Beberapa lender bahkan mulai mengalihkan investasinya ke platform lain, atau menarik diri dari ekosistem fintech lending secara keseluruhan karena menurunnya tingkat kepercayaan.
Perlindungan Konsumen Jadi Prioritas Regulator
Otoritas Jasa Keuangan sebagai pengawas industri jasa keuangan di Indonesia belum memberikan pernyataan resmi terkait kasus ini, namun publik berharap OJK memberikan respons cepat agar kasus serupa tidak terjadi kembali di masa depan.
Beberapa pengamat keuangan menyarankan agar pemerintah dan regulator memperkuat perlindungan terhadap lender melalui mekanisme asuransi dana, escrow account yang diawasi ketat, serta sanksi tegas bagi platform yang tidak mampu mengelola dana dengan aman.
“Keamanan dana lender harus jadi prioritas. Kalau platform gagal mengelola risiko, maka kepercayaan publik terhadap industri ini bisa runtuh,” kata analis keuangan dari salah satu lembaga riset fintech.
Menjaga Stabilitas dan Reputasi Fintech Nasional
Dalam beberapa tahun terakhir, fintech lending tumbuh sangat pesat dan menjadi salah satu motor penggerak inklusi keuangan di Indonesia. Namun, kasus seperti yang dialami Akseleran bisa menjadi preseden buruk jika tidak ditangani dengan tuntas dan transparan.

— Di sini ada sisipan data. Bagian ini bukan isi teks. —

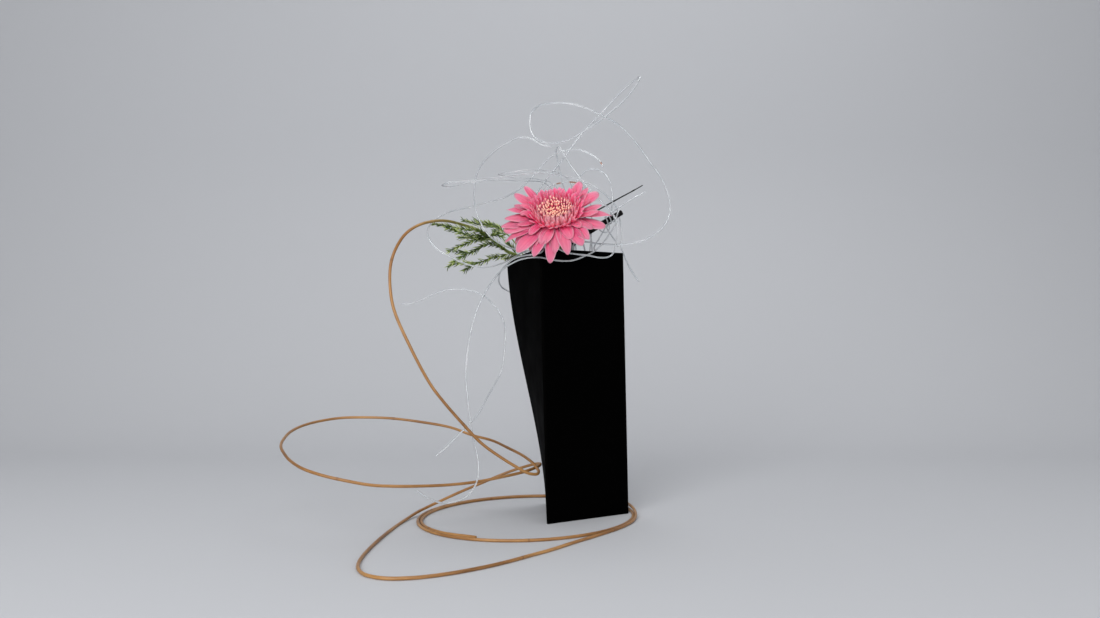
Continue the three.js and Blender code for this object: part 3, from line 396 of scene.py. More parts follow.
def curveThrough(points, stepsPerPoint):
    # A smooth curve through the points. Its knots are the root of each distance apart, so that it
    # keeps close to them where they are crowded
    route = [Vector(p) for p in points]
    route = [route[0] * 2 - route[1], *route, route[-1] * 2 - route[-2]]
    result = []
    for i in range(1, len(route) - 2):
        knots = [0.0]
        for a, b in zip(route[i - 1:i + 2], route[i:i + 3]):
            knots.append(knots[-1] + math.sqrt((b - a).length))
        for step in range(stepsPerPoint):
            t = knots[1] + (knots[2] - knots[1]) * step / stepsPerPoint
            level = route[i - 1:i + 3]
            for spans in curveSpans:
                level = [a * ((knots[high] - t) / (knots[high] - knots[low]))
                         + b * ((t - knots[low]) / (knots[high] - knots[low]))
                         for a, b, (low, high) in zip(level, level[1:], spans)]
            result.append(level[0])
    result.append(route[-2])
    return result


def clamp(value):
    return min(1.0, max(0.0, value))


def hump(distance, width):
    # 1 in the middle, and nearly 0 at twice the width
    return math.exp(-(distance / width) ** 2)


def lengthsAlong(points):
    lengths = [0.0]
    for a, b in zip(points, points[1:]):
        lengths.append(lengths[-1] + (b - a).length)
    return lengths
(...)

AFPI menyatakan akan terus mengawasi jalannya penyelesaian kasus ini dan akan memberikan informasi terbaru kepada publik bila terdapat perkembangan. Selain itu, mereka juga sedang merumuskan langkah preventif jangka panjang untuk mencegah kasus serupa menimpa penyelenggara lain.
Perlu Ketegasan dan Komunikasi Terbuka
Kasus gagal bayar Akseleran menjadi peringatan serius bagi seluruh pelaku industri fintech lending. Di tengah geliat inovasi digital dan semangat inklusi keuangan, aspek pengelolaan risiko, perlindungan dana, dan transparansi informasi menjadi harga mati.
Jika tidak segera diselesaikan, bukan hanya Akseleran yang kehilangan kepercayaan publik, namun seluruh ekosistem fintech nasional bisa terdampak. Oleh karena itu, kerja sama yang solid antara regulator, asosiasi, penyelenggara, dan pengguna menjadi kunci utama dalam menjaga stabilitas serta masa depan industri ini.